There will be treatments, and Louise lives so much of her life in the future: It's not hard, once she knows what she's looking for, to figure out the details, an active ingredient here, a researcher's name there. And it's not hard to get people to listen to her, once they realize who she is, and especially not once they realize her information is always right.

By the time Hannah is ten, the treatments her future doctors thought might have helped are already saving other people's children—and when Louise visits the future, it's other treatments she hears about, even greater advances. She brings that information back too, hoping against hope that each piece will be the last one they need to make sense of it, to reverse the time bomb that's been ticking down ever since Hannah was conceived.

When Hannah's twelve, there's a strange patch. Louise's seen her in the future, so many times—but for a three-month period, she finds herself solidly planted in the present.
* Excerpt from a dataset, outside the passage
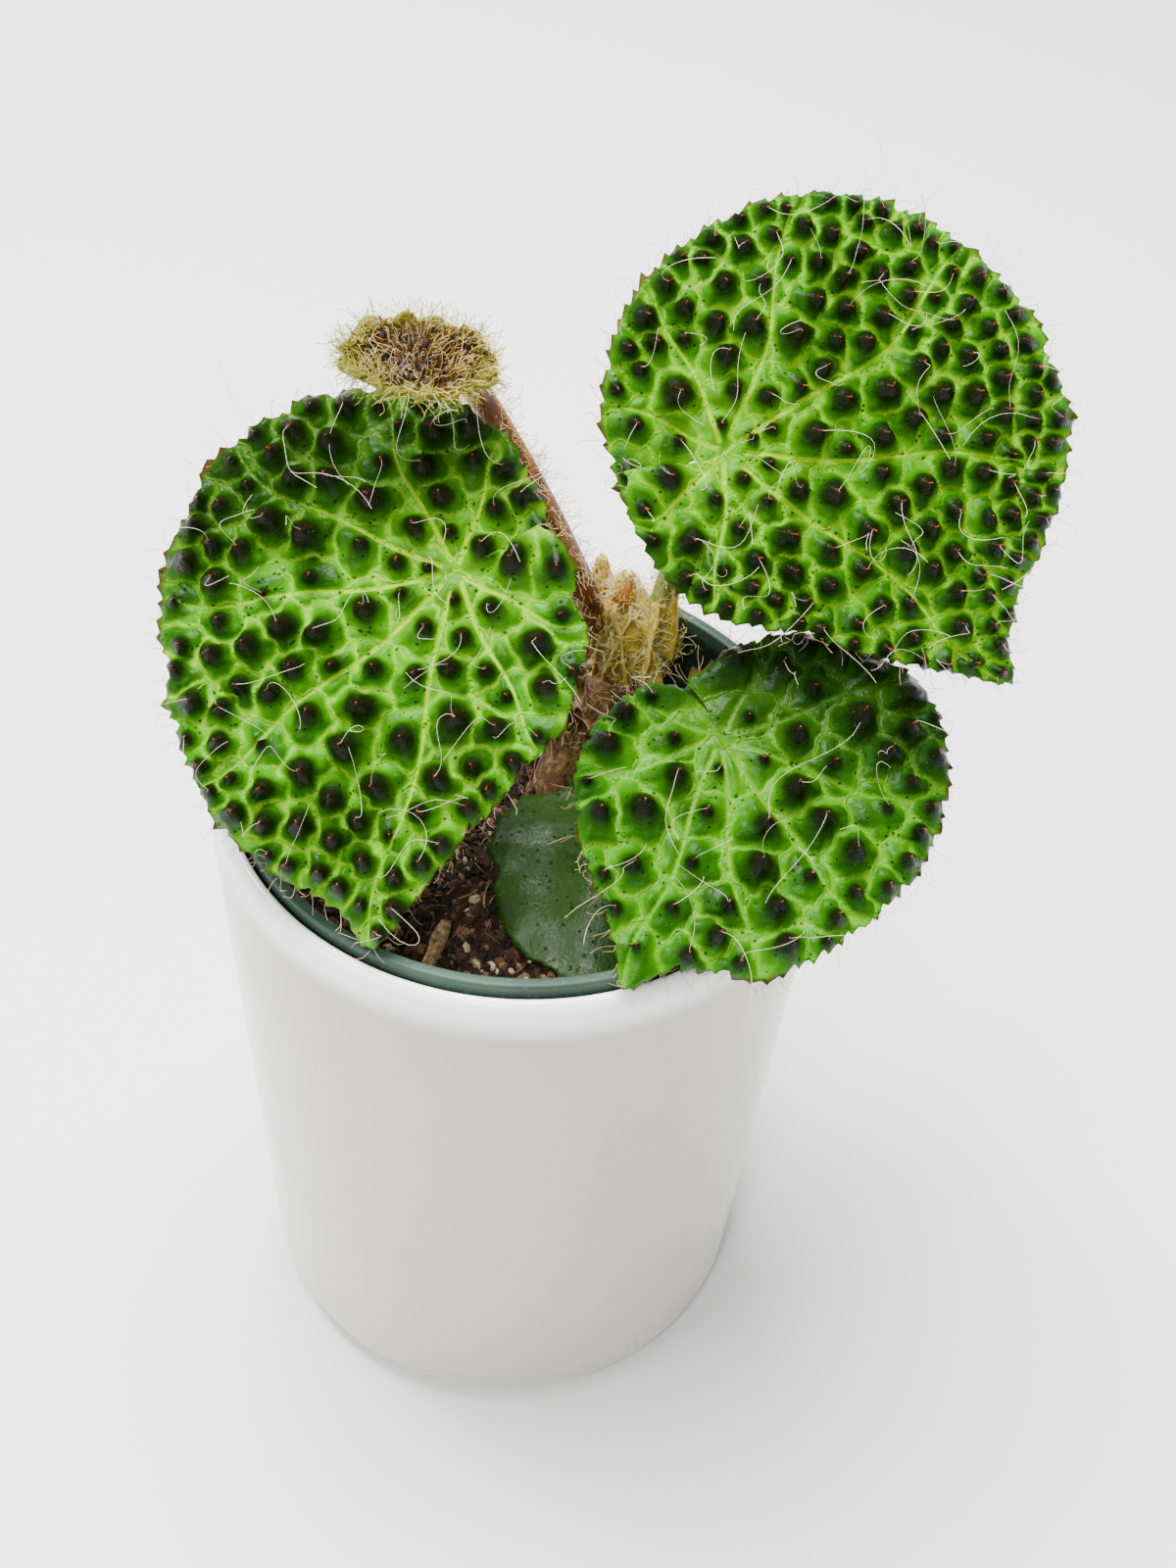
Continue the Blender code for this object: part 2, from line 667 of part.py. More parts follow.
def rhizome(mat, collection, repeats_parent):
    """The creeping stem between soil and crown, with dried brown stipules along it."""
    rng = random.Random(71)
    path = [millimetres(point) for point in RHIZOME_PATH]
    obj = tube("rhizome", path, RHIZOME_RADIUS, mat, collection)
    repeats = new_collection("dried scales", repeats_parent)
    for index in range(DRIED_STIPULES):
        along = 0.36 + 0.42 * index / (DRIED_STIPULES - 1)
        start, end = path[1], path[3]
        centre = start.lerp(end, along) + Vector((0.0, 0.0, 0.8 * MM))
        axis = (end - start).normalized().to_track_quat("Z", "Y").to_matrix().to_4x4()
        turn = Matrix.Rotation(index * 2.3 + rng.uniform(-0.3, 0.3), 4, "Z")
        lean = Matrix.Rotation(math.radians(rng.uniform(14.0, 34.0)), 4, "X")
        shift = Matrix.Translation(Vector((0.0, -RHIZOME_RADIUS + 1.0 * MM, -2.0 * MM)))
        papery_scale(
            "scale", DRIED_LENGTH * rng.uniform(0.8, 1.1), DRIED_WIDTH, -1.2 * MM,
            STIPULE_THICKNESS, Matrix.Translation(centre) @ axis @ turn @ shift @ lean, repeats,
        )
    join_repeats(obj, repeats)
    return obj


def egg(name, centre, radii, mat, collection):
    """A small egg-shaped body."""
    bm = bmesh.new()
    bmesh.ops.create_uvsphere(bm, u_segments=10, v_segments=8, radius=1.0)
    for vert in bm.verts:
        taper = 1.0 - 0.35 * max(0.0, vert.co.z)
        vert.co = Vector((
            vert.co.x * radii[0] * taper, vert.co.y * radii[1] * taper, vert.co.z * radii[2],
        )) * MM
    obj = add_object(name, mesh_from_bmesh(name, bm), collection, mat)
    obj.location = millimetres(centre)
    obj.rotation_euler = (math.radians(-8.0), math.radians(16.0), 0.0)
    return obj


def soil_height(x, y):
    """Height of the potting mix: low mounds, level where the bark chip lies."""
    chip = math.hypot(x - BARK_CENTRE[0] * MM, y - BARK_CENTRE[1] * MM)
    level = min(1.0, max(0.0, (chip - 8.0 * MM) / (7.0 * MM)))
    bump = noise.noise(Vector((x / (13.0 * MM), y / (13.0 * MM), SOIL_SEED)))
    fine = noise.noise(Vector((x / (5.0 * MM), y / (5.0 * MM), SOIL_SEED + 7.0)))
    away = math.hypot(x - STEM_DIMPLE_CENTRE[0] * MM, y - STEM_DIMPLE_CENTRE[1] * MM)
    dimple = STEM_DIMPLE_DEPTH * math.exp(-(away / STEM_DIMPLE_WIDTH) ** 2)
    return SOIL_TOP + level * SOIL_BUMP * (bump + 0.6 * fine) - dimple


def nursery_inner_radius(height):
    """Inner radius of the nursery pot's wall at a height."""
    foot = NURSERY_FOOT_RADIUS - NURSERY_WALL
    top = NURSERY_RIM_RADIUS - 2.6 * MM
    share = (height - COVER_FLOOR) / (NURSERY_TOP - NURSERY_RIM_BAND - COVER_FLOOR)
    return foot + (top - foot) * share


def potting_mix(mat, collection):
    """The potting mix: a disc of mounds above, drawn in to the nursery pot's floor below."""
    bm = bmesh.new()
    bmesh.ops.create_grid(bm, x_segments=SOIL_CELLS, y_segments=SOIL_CELLS, size=1.0)
    top_radius = nursery_inner_radius(SOIL_TOP) - CLEARANCE - 0.5 * MM
    floor = COVER_FLOOR + CLEARANCE + NURSERY_WALL + CLEARANCE
    floor_radius = nursery_inner_radius(floor) - CLEARANCE - 0.5 * MM
    for vert in bm.verts:
        a, b = vert.co.x, vert.co.y
        x = top_radius * a * math.sqrt(1.0 - 0.5 * b * b)
        y = top_radius * b * math.sqrt(1.0 - 0.5 * a * a)
        vert.co = Vector((x, y, soil_height(x, y)))
    border = [edge for edge in bm.edges if edge.is_boundary]
    drawn = bmesh.ops.extrude_edge_only(bm, edges=border)["geom"]
    shrink = floor_radius / top_radius
    for vert in (item for item in drawn if isinstance(item, bmesh.types.BMVert)):
        vert.co = Vector((vert.co.x * shrink, vert.co.y * shrink, floor))
    lower = [item for item in drawn if isinstance(item, bmesh.types.BMEdge)]
    bmesh.ops.holes_fill(bm, edges=lower, sides=0)
    bmesh.ops.triangulate(bm, faces=[face for face in bm.faces if len(face.verts) == 4])
    bmesh.ops.recalc_face_normals(bm, faces=bm.faces)
    return add_object("soil", mesh_from_bmesh("soil", bm), collection, mat)


def cover_pot(mat, collection):
    """The glazed cover pot."""
    rim, foot, top = COVER_RIM_RADIUS, COVER_FOOT_RADIUS, COVER_HEIGHT
    profile = (
        (0.0, COVER_FLOOR),
        (foot - COVER_WALL - 3.5 * MM, COVER_FLOOR),
        (foot - COVER_WALL + 0.5 * MM, COVER_FLOOR + 4.0 * MM),
        (rim - COVER_WALL, top - 3.6 * MM),
        (rim - COVER_WALL + 0.7 * MM, top - 0.9 * MM),
        (rim - 2.3 * MM, top),
        (rim - 0.7 * MM, top - 0.7 * MM),
        (rim, top - 2.4 * MM),
        (foot + 0.8 * MM, 12.0 * MM),
        (foot - 0.6 * MM, 5.0 * MM),
        (foot - 4.0 * MM, 1.3 * MM),
        (foot - 8.5 * MM, 0.0),
        (0.0, 0.0),
    )
    return turned("cover_pot", profile, COVER_STEPS, mat, collection)


def nursery_pot(mat, collection, cutters):
    """The moulded nursery pot that holds the plant, with drain holes through its floor."""
    rim, foot, top = NURSERY_RIM_RADIUS, NURSERY_FOOT_RADIUS, NURSERY_TOP
    base = COVER_FLOOR + CLEARANCE
    profile = (
        (0.0, base + NURSERY_WALL),
        (foot - NURSERY_WALL, base + NURSERY_WALL),
        (rim - 2.6 * MM, top - NURSERY_RIM_BAND),
        (rim - 2.2 * MM, top),
        (rim - 0.2 * MM, top),
        (rim, top - 0.6 * MM),
        (rim, top - NURSERY_RIM_BAND + 0.8 * MM),
        (rim - 1.3 * MM, top - NURSERY_RIM_BAND),
        (foot, base),
        (0.0, base),
    )
    obj = turned("nursery_pot", profile, NURSERY_STEPS, mat, collection)
    for index in range(DRAIN_HOLES):
        turn = math.tau * index / DRAIN_HOLES
        bm = bmesh.new()
        bmesh.ops.create_cone(
            bm, cap_ends=True, segments=10, radius1=DRAIN_HOLE_RADIUS,
            radius2=DRAIN_HOLE_RADIUS, depth=6.0 * MM,
        )
        name = "drain_hole_%d" % index
        hole = as_cutter(add_object(name, mesh_from_bmesh(name, bm), cutters))
        hole.location = (
            DRAIN_CIRCLE_RADIUS * math.cos(turn), DRAIN_CIRCLE_RADIUS * math.sin(turn), base,
        )
        subtract(obj, hole)
    return obj


def bark_chip(mat, collection):
    """A splinter of bark lying on the level spot of the potting mix."""
    bm = bmesh.new()
    bmesh.ops.create_cube(bm, size=1.0)
    bmesh.ops.subdivide_edges(
        bm, edges=[e for e in bm.edges if abs(e.verts[0].co.y - e.verts[1].co.y) > 0.5], cuts=2,
    )
    for vert in bm.verts:
        narrow = 1.0 - 0.5 * abs(vert.co.y) + 0.12 * math.sin(9.0 * vert.co.y)
        ragged = 1.0 - 0.35 * abs(vert.co.y) if vert.co.z > 0.0 else 1.0
        vert.co = Vector((
            vert.co.x * BARK_SIZE[0] * narrow, vert.co.y * BARK_SIZE[1],
            vert.co.z * BARK_SIZE[2] * ragged,
        ))
    obj = add_object("bark_chip", mesh_from_bmesh("bark_chip", bm), collection, mat)
    obj.location = (
        BARK_CENTRE[0] * MM, BARK_CENTRE[1] * MM,
        BARK_SIZE[2] * 0.5 + CLEARANCE + max(
            soil_height(BARK_CENTRE[0] * MM + dx * MM, BARK_CENTRE[1] * MM + dy * MM)
            for dx in (-6, 0, 6) for dy in (-6, 0, 6)
        ),
    )
    obj.rotation_euler = (0.0, 0.0, BARK_HEADING)
    return obj


def petiole(name, points, leaf, thickness, radius, mat, collection, grow=0.0):
    """A leaf stalk from its foot to just under the blade's hub, which it meets square on."""
    path = [millimetres(point) for point in points]
    frame = leaf_frame(leaf)
    normal = frame.to_3x3() @ Vector((0.0, 0.0, 1.0))
    end = frame.translation - normal * (thickness + CLEARANCE + 0.15 * MM)
    path.append(end - normal * 6.0 * MM)
    path.append(end)
    return tube(name, path, radius + grow, mat, collection)


def main():
    clear_scene()
    scene = bpy.context.scene
    scene.unit_settings.system = "METRIC"
    parts = new_collection("potted begonia", scene.collection)
    cutters = new_collection("cutters", scene.collection)

    glaze = surface("white glazed ceramic", (0.80, 0.79, 0.77), 0.28)
    plastic = surface("grey green nursery plastic", (0.055, 0.105, 0.075), 0.45)
    peat = surface("dark potting mix", (0.030, 0.018, 0.012), 0.95)
    bright = surface("bright green bullate blade", (0.085, 0.300, 0.020), 0.30)
    deep = surface("shaded green bullate blade", (0.050, 0.190, 0.022), 0.30)
    olive = surface("dark smooth juvenile blade", (0.030, 0.090, 0.025), 0.28)
    woolly = surface("hairy young blade", (0.450, 0.330, 0.140), 0.80)
    stalk = surface("pale green stalk", (0.200, 0.260, 0.070), 0.50)
    russet = surface("red brown hairy stalk", (0.260, 0.085, 0.035), 0.55)
    golden = surface("golden papery stipule", (0.420, 0.320, 0.080), 0.70)
    dried = surface("dried brown stipule", (0.190, 0.105, 0.045), 0.85)
    orange = surface("orange leaf bud", (0.560, 0.200, 0.050), 0.50)
    bark = surface("tan bark", (0.330, 0.230, 0.120), 0.90)

    cover_pot(glaze, parts)
    nursery_pot(plastic, parts, cutters)
    soil = potting_mix(peat, parts)

    bullate_blade("leaf_left", LEFT_LEAF, bright, parts)
    bullate_blade("leaf_right", RIGHT_LEAF, bright, parts)
    bullate_blade("leaf_front", FRONT_LEAF, deep, parts)
    smooth_blade("leaf_juvenile", JUVENILE_LEAF, olive, parts)
    young_leaf(woolly, parts, cutters)

    stalks = (
        ("petiole_left", LEFT_PETIOLE, LEFT_LEAF, BLADE_THICKNESS, PETIOLE_RADIUS, soil),
        ("petiole_front", FRONT_PETIOLE, FRONT_LEAF, BLADE_THICKNESS, PETIOLE_RADIUS, soil),
        (
            "petiole_juvenile", JUVENILE_PETIOLE, JUVENILE_LEAF, JUVENILE_THICKNESS,
            SLIM_PETIOLE_RADIUS, soil,
        ),
    )
    for name, points, leaf, thickness, radius, ground in stalks:
        petiole(name, points, leaf, thickness, radius, stalk, parts)
        foot = (points[0][0], points[0][1], points[0][2] - CLEARANCE / MM)
        hole = petiole(
            name + "_hole", (foot,) + points[1:], leaf, thickness, radius, None, cutters,
            1.3 * CLEARANCE,
        )
        subtract(ground, as_cutter(hole))

    stem = rhizome(dried, parts, cutters)
    wrap = crown(golden, parts, cutters)
    petiole("petiole_right", RIGHT_PETIOLE, RIGHT_LEAF, BLADE_THICKNESS, PETIOLE_RADIUS,
            stalk, parts)
    young_path = [millimetres(point) for point in YOUNG_PETIOLE]
    tube("petiole_young", young_path, PETIOLE_RADIUS, russet, parts)
    egg("leaf_bud", BUD_CENTRE, BUD_RADII, orange, parts)

    right_hole = petiole("petiole_right_hole", RIGHT_PETIOLE, RIGHT_LEAF, BLADE_THICKNESS,
                         PETIOLE_RADIUS, None, cutters, CLEARANCE)
    young_hole = tube("petiole_young_hole", young_path, PETIOLE_RADIUS + CLEARANCE, None, cutters)
    rhizome_path = [millimetres(point) for point in RHIZOME_PATH]
    rhizome_hole = tube("rhizome_hole", rhizome_path, RHIZOME_RADIUS + CLEARANCE, None, cutters)
    bud_hole = egg("leaf_bud_hole", BUD_CENTRE, [radius + 0.4 for radius in BUD_RADII],
                   None, cutters)
    for cutter in (right_hole, young_hole, rhizome_hole, bud_hole):
        subtract(wrap, as_cutter(cutter), "MANIFOLD")
    subtract(soil, rhizome_hole)

    bark_chip(bark, parts)
    for obj in parts.objects:
        obj.data.shade_smooth()
        obj.data.set_sharp_from_angle(angle=math.radians(35.0))


main()
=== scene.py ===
"""Looks for a potted bullate begonia: fine blades, hairs, papery stipules, mix and glazed pot.

Metres, +Z up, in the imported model's frame. Every leaf is drawn in its own flat frame, with
the vein hub at the origin, +Y along the midrib to the tip and +Z on its upper side.
"""

import math
import random

import bmesh
import bpy
import numpy as np
from bpy.props import FloatProperty, FloatVectorProperty, IntProperty, PointerProperty
from mathutils import Matrix, Vector, noise
from mathutils.geometry import delaunay_2d_cdt


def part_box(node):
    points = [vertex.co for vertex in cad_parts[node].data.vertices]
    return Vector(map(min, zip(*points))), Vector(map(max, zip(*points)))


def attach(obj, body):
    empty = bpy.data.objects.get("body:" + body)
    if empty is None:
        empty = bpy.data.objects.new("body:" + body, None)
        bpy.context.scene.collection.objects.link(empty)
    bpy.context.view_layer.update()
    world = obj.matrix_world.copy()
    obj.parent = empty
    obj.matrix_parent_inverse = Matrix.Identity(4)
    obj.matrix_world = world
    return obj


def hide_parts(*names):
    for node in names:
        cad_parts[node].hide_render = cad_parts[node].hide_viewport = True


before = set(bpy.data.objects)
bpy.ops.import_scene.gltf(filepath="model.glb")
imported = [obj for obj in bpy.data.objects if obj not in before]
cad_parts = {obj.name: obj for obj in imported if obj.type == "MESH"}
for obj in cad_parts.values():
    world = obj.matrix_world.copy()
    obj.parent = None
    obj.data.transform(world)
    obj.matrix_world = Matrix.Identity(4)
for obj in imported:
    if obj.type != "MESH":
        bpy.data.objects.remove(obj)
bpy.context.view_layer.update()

bl_info = {
    "name": "Potted Bullate Begonia",
    "version": (1, 0, 0),
    "blender": (4, 5, 0),
    "location": "3D View > Sidebar > Begonia",
    "description": "Builds a cone-leaved begonia in a nursery pot inside a glazed cover pot",
    "category": "Object",
}

MM = 0.001
BODY = "root"

# The photograph's viewpoint
CAMERA_PLACE = (0.0, -0.29770, 0.45378)
CAMERA_AIM = (0.02938, 0.69396, -0.71941)
CAMERA_UP = (-0.04534, 0.71990, 0.69258)
CAMERA_LENS = 50.917
CAMERA_SENSOR = 36.0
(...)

She didn't realize how used she was to holding Hannah when she's nineteen and so, so sick, until she sits up night after night, aching with the need to offer that comfort.

When the first new vision comes, Louise thinks it's a dream, and a cruel one: Hannah, thin and pale, older than she's ever been, older than she'll ever be, and she's saying, "I've been thinking about going to grad school. What do you think?" Whatever Louise's answer will be, she slips out of it before she hears it, and wakes up crying, falling apart in the dark of her room the way she'll never let herself fall where Hannah can see.

When the second vision comes, not long after she gets out of bed the next morning, it's another flash, a bare few moments before it's gone: Hannah in a white dress, standing next to Rachel, the both of them laughing, looking at each other the way Ian used to look at Louise, a love that cannot be mistaken for anything else.

In the third vision, an hour later, there's a little girl, another child Louise doesn't know, and she's saying, "Nana, if I get a puppy can you keep it here?" and Hannah, somewhere unseen, says, "What did we tell you? Nana doesn't want to hear about that!" and the girl says "But Mom," and Rachel, also unseen, says, "Keeping a puppy here isn't going to magically make you not break out in hives whenever we visit," and Louise thinks about how refreshing and how beautiful it is, that they don't have anything worse to worry about at that moment than a little girl's allergies.

In the fourth, that afternoon, Louise steps into a hospital room, one subtly different from any of the ones she remembers. Hannah's in bed, visibly sick; Rachel's sitting in the chair by the bed, leaning forward, holding Hannah's hand, speaking earnestly. They're both crying, and although a moment before Louise would have driven Rachel out of that room, now she remembers the way they'll be, a few years from now, and she goes to get a cup of coffee, instead.

In the next week, Louise has a hundred more visions, each of them a part of Hannah's life no one has yet seen, a secret no one but she yet knows. Every time leaves her weeping, unwilling and unable to tell Hannah what is wrong—for she's never told her what's coming, though she would have, a few years from now. She would have asked her, near the end, whether she'd have preferred not to know; Hannah would have said no, that knowing was better than being lied to, being told it would be all right when there was never any chance that it would be.

A few years after the new visions start, Hannah becomes sick in the present. By then, Louise has seen her in her thirties, in her forties, her fifties; she's seen Hannah with gray in her hair, crying at her own daughter's graduation. Ever since the new visions started, she has never seen Hannah die, has never been to that grave; they are things that exist now only in past and memory.

At that first doctor's visit, and ever after, Louise holds her daughter, as she always has, and promises that everything will be fine.